>>>>>

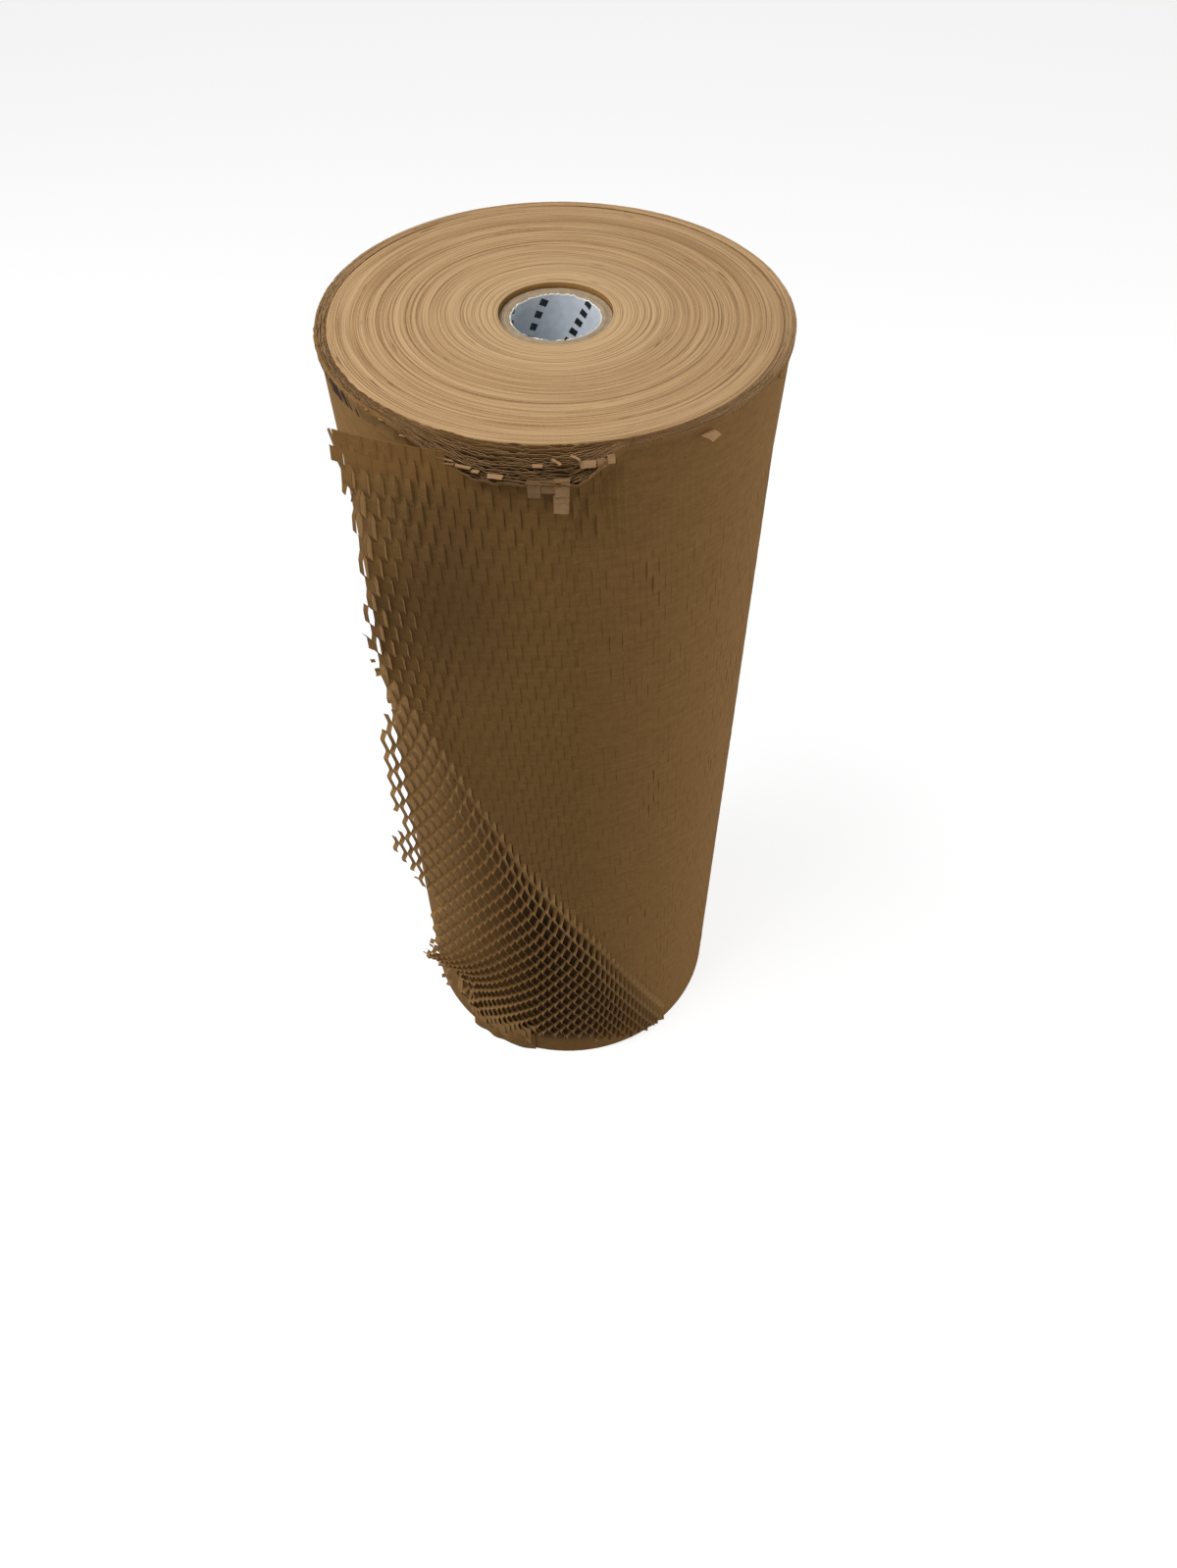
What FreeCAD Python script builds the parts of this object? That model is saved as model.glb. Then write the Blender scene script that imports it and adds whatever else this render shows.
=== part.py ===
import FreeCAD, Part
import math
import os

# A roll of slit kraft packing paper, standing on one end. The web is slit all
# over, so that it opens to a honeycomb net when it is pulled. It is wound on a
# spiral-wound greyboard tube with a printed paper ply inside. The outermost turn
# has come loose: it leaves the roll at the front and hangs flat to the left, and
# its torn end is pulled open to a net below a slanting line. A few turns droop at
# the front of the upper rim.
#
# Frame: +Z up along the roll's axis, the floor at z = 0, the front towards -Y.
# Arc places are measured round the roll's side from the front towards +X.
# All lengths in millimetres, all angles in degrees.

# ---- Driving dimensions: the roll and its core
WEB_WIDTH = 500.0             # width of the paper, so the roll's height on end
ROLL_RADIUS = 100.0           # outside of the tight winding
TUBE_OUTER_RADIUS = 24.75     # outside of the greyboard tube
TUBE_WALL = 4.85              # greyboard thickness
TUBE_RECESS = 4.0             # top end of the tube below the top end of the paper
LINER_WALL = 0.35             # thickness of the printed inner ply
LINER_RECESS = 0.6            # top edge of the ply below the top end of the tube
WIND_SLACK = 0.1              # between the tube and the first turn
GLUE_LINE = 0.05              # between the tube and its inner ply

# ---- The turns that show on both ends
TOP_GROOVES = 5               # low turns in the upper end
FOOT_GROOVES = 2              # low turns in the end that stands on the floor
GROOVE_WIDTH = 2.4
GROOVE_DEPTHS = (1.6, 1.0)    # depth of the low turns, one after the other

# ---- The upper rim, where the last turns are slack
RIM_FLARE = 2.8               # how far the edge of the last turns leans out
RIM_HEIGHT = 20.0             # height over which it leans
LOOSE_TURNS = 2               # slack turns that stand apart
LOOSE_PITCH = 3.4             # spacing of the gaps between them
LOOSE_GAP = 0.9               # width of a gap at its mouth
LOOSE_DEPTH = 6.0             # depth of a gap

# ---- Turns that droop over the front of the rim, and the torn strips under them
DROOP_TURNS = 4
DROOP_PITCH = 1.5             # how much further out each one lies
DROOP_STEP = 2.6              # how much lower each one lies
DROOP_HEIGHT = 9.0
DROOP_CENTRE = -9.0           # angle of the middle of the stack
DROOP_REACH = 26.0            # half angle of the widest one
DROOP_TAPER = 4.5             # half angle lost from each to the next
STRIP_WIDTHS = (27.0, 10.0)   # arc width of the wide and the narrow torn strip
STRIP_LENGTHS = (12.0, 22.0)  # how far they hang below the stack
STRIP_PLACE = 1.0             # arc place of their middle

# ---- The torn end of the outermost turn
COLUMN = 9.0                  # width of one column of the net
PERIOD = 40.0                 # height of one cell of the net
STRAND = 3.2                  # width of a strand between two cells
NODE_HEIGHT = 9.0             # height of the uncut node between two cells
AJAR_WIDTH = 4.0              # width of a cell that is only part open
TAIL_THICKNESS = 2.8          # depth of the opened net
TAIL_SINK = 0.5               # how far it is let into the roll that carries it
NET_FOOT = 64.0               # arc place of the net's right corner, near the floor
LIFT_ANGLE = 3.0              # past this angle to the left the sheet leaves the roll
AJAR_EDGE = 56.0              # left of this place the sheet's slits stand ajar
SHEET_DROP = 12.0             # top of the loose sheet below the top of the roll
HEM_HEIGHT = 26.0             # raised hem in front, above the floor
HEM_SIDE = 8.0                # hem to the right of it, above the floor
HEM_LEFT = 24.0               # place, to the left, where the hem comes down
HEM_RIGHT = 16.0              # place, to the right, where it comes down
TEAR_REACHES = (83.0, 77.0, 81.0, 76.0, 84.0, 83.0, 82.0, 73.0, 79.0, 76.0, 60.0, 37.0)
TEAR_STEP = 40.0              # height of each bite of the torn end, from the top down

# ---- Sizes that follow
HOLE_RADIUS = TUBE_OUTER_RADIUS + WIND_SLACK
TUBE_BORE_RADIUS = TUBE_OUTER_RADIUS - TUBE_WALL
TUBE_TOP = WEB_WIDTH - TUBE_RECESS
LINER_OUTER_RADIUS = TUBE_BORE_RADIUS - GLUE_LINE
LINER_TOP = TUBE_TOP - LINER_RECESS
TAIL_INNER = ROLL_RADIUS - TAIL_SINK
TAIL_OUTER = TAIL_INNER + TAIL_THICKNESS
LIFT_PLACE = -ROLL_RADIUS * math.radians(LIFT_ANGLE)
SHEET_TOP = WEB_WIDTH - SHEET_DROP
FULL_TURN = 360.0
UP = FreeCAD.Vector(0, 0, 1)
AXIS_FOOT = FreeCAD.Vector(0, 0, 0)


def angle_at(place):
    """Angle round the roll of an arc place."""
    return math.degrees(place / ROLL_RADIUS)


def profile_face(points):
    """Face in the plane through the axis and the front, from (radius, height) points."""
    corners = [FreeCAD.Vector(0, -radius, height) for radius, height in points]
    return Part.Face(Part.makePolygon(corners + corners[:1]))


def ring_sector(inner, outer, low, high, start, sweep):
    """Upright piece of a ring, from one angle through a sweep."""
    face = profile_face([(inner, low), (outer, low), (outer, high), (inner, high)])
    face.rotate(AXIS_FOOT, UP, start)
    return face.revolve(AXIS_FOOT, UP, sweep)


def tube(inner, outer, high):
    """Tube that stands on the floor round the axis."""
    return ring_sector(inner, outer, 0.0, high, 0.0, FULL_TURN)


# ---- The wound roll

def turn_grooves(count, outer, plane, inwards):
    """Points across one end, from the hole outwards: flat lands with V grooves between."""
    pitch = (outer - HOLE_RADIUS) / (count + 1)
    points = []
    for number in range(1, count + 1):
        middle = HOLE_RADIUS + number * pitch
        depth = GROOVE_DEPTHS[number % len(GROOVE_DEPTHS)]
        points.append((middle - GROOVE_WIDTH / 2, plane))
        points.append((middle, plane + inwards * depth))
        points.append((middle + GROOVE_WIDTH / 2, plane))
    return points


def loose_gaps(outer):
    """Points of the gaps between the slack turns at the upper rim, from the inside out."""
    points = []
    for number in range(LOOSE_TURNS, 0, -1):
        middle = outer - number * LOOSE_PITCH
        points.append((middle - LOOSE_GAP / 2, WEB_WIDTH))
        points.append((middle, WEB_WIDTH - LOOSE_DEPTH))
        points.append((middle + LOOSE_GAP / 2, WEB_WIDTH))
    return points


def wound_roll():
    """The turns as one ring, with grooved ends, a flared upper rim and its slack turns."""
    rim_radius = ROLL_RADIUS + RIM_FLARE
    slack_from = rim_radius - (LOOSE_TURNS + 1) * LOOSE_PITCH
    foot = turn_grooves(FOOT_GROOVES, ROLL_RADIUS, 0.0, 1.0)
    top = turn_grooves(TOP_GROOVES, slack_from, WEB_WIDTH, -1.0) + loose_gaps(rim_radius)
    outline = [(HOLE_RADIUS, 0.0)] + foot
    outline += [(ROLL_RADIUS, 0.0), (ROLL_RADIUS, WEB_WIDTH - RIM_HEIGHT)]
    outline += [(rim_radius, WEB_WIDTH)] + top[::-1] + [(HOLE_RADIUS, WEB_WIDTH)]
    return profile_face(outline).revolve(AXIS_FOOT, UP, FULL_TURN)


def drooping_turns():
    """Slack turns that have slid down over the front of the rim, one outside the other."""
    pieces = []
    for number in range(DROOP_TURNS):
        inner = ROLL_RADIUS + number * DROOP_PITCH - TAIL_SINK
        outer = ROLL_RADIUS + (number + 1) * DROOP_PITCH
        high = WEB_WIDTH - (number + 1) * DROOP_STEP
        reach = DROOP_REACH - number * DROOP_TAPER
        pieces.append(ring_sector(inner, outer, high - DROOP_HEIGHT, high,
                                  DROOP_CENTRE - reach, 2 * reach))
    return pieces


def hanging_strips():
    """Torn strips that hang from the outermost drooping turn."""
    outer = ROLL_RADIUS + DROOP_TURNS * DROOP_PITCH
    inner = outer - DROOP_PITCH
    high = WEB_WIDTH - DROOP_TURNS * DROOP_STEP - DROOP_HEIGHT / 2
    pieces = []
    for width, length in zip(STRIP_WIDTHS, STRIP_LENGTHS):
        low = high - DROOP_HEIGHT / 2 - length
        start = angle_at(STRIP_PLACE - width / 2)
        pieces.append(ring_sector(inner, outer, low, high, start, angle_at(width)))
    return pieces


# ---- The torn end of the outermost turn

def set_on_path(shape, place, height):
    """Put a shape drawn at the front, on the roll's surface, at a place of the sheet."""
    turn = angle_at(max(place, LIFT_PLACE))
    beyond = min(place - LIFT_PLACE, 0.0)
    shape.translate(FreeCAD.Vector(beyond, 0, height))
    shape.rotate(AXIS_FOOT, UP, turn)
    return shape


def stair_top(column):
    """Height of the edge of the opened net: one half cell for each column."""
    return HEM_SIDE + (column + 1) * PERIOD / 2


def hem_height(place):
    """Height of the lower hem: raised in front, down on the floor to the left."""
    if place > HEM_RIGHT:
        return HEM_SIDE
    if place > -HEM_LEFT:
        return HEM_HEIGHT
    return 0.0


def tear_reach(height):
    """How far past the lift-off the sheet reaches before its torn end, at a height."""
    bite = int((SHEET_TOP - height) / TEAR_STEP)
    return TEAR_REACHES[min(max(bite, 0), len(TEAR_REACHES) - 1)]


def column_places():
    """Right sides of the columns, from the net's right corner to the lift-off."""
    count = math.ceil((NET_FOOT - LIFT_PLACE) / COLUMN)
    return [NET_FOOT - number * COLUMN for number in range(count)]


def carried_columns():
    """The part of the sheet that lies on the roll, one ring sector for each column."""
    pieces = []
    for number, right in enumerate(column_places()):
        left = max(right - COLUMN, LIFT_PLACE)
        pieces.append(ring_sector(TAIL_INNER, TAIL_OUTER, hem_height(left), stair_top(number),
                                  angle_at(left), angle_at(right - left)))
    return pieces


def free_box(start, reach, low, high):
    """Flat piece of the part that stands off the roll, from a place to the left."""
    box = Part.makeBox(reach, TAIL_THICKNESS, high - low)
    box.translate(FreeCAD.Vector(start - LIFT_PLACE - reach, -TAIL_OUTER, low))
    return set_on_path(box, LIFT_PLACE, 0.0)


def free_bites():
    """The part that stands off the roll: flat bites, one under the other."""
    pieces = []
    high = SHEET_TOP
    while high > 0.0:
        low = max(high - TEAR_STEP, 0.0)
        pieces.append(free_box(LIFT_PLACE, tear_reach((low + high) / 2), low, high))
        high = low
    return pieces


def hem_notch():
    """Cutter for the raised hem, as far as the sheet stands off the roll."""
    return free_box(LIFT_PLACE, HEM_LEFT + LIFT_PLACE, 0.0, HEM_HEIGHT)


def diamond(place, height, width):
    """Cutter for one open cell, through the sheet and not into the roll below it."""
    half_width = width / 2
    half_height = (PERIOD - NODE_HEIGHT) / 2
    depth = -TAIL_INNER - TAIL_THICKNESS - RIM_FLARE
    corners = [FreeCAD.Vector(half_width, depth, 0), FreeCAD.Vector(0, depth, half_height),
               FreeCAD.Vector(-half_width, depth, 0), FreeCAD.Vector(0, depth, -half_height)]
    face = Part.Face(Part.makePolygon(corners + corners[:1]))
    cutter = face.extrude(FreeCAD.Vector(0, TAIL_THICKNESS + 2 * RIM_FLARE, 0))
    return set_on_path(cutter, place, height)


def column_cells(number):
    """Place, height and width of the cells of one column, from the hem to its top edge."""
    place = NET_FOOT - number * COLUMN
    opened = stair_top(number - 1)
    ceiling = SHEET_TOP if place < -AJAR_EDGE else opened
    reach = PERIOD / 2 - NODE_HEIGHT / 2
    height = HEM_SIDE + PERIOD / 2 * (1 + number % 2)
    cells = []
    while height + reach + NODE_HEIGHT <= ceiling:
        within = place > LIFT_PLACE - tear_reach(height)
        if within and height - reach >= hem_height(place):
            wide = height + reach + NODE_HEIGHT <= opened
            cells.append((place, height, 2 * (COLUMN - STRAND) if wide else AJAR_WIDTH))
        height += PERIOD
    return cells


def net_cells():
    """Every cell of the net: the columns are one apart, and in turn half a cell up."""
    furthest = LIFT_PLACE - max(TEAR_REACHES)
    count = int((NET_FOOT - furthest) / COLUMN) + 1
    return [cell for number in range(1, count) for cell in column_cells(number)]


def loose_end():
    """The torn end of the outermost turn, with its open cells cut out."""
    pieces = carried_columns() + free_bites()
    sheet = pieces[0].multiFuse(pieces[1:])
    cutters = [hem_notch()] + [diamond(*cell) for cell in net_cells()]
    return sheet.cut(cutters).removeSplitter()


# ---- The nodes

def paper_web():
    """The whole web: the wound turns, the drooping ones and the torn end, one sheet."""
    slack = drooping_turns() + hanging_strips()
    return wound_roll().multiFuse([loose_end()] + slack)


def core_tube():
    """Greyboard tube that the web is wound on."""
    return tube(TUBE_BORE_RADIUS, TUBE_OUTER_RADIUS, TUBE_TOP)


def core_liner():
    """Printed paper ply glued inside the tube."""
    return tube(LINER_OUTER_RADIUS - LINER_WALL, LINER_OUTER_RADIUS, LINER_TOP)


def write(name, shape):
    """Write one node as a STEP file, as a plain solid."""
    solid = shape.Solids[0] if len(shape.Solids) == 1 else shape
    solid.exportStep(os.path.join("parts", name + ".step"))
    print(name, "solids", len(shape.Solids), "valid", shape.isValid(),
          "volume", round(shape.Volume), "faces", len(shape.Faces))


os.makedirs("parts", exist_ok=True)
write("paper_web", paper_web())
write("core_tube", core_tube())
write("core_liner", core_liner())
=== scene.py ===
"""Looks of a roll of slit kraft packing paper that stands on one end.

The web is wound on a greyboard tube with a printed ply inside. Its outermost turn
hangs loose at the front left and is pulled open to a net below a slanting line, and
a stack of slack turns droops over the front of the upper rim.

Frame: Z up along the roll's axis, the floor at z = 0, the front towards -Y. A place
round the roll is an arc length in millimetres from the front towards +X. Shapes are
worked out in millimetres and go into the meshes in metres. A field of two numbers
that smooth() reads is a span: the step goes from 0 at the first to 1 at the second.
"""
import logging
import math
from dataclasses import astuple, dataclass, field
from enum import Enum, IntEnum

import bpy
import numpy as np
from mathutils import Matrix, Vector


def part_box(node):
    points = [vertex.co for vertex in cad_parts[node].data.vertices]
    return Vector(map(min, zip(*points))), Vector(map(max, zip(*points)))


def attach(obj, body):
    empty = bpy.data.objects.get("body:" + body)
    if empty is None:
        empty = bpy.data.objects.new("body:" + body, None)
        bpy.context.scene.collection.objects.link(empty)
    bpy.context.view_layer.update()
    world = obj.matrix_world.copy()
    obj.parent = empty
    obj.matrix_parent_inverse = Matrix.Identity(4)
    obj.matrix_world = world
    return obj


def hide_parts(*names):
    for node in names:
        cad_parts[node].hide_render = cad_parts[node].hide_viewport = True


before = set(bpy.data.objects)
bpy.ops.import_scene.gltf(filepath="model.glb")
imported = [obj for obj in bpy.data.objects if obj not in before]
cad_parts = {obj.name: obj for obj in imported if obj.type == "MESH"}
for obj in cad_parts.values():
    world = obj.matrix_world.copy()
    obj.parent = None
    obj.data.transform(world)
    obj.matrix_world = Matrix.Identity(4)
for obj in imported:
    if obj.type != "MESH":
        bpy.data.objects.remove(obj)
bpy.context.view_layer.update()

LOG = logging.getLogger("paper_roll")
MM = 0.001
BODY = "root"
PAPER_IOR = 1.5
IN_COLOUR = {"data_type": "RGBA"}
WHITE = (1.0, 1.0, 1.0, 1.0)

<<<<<

#### Goal:
Return the lines above precisely as they appear, beginning at the first line and ending at the line with "# All lengths", and nothing after it.

#### The output:
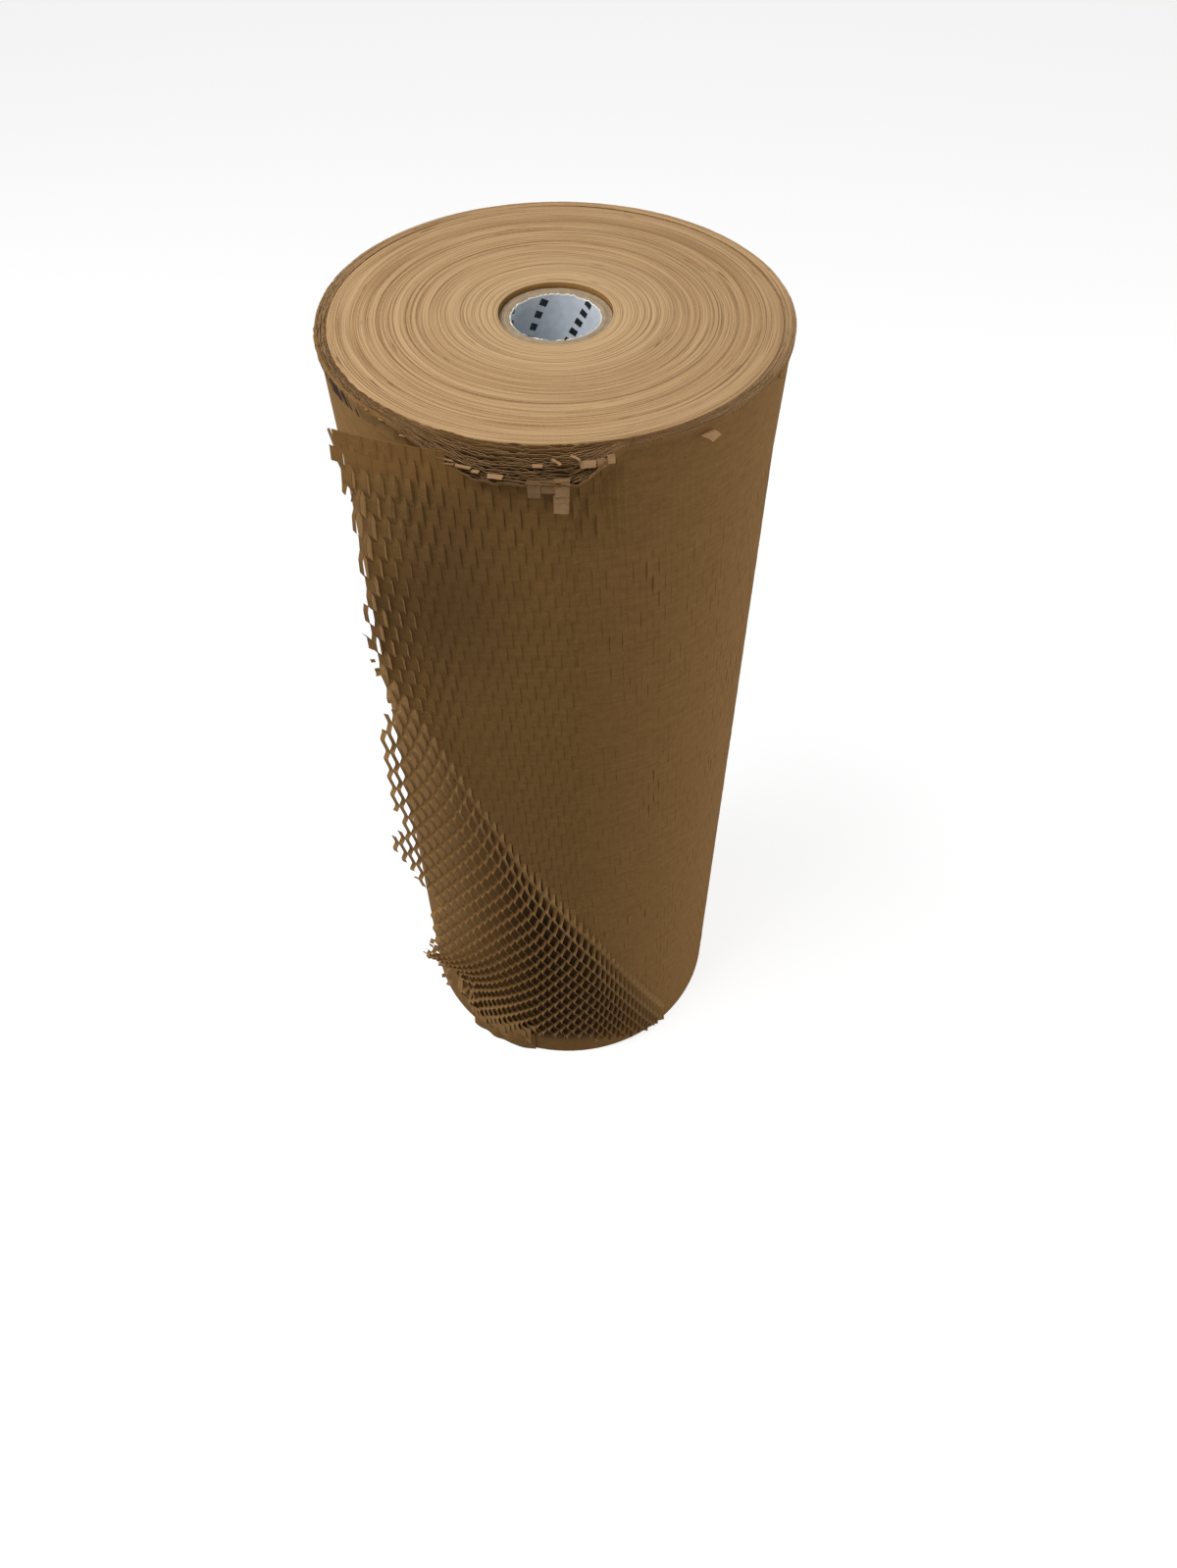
What FreeCAD Python script builds the parts of this object? That model is saved as model.glb. Then write the Blender scene script that imports it and adds whatever else this render shows.
=== part.py ===
import FreeCAD, Part
import math
import os

# A roll of slit kraft packing paper, standing on one end. The web is slit all
# over, so that it opens to a honeycomb net when it is pulled. It is wound on a
# spiral-wound greyboard tube with a printed paper ply inside. The outermost turn
# has come loose: it leaves the roll at the front and hangs flat to the left, and
# its torn end is pulled open to a net below a slanting line. A few turns droop at
# the front of the upper rim.
#
# Frame: +Z up along the roll's axis, the floor at z = 0, the front towards -Y.
# Arc places are measured round the roll's side from the front towards +X.
# All lengths in millimetres, all angles in degrees.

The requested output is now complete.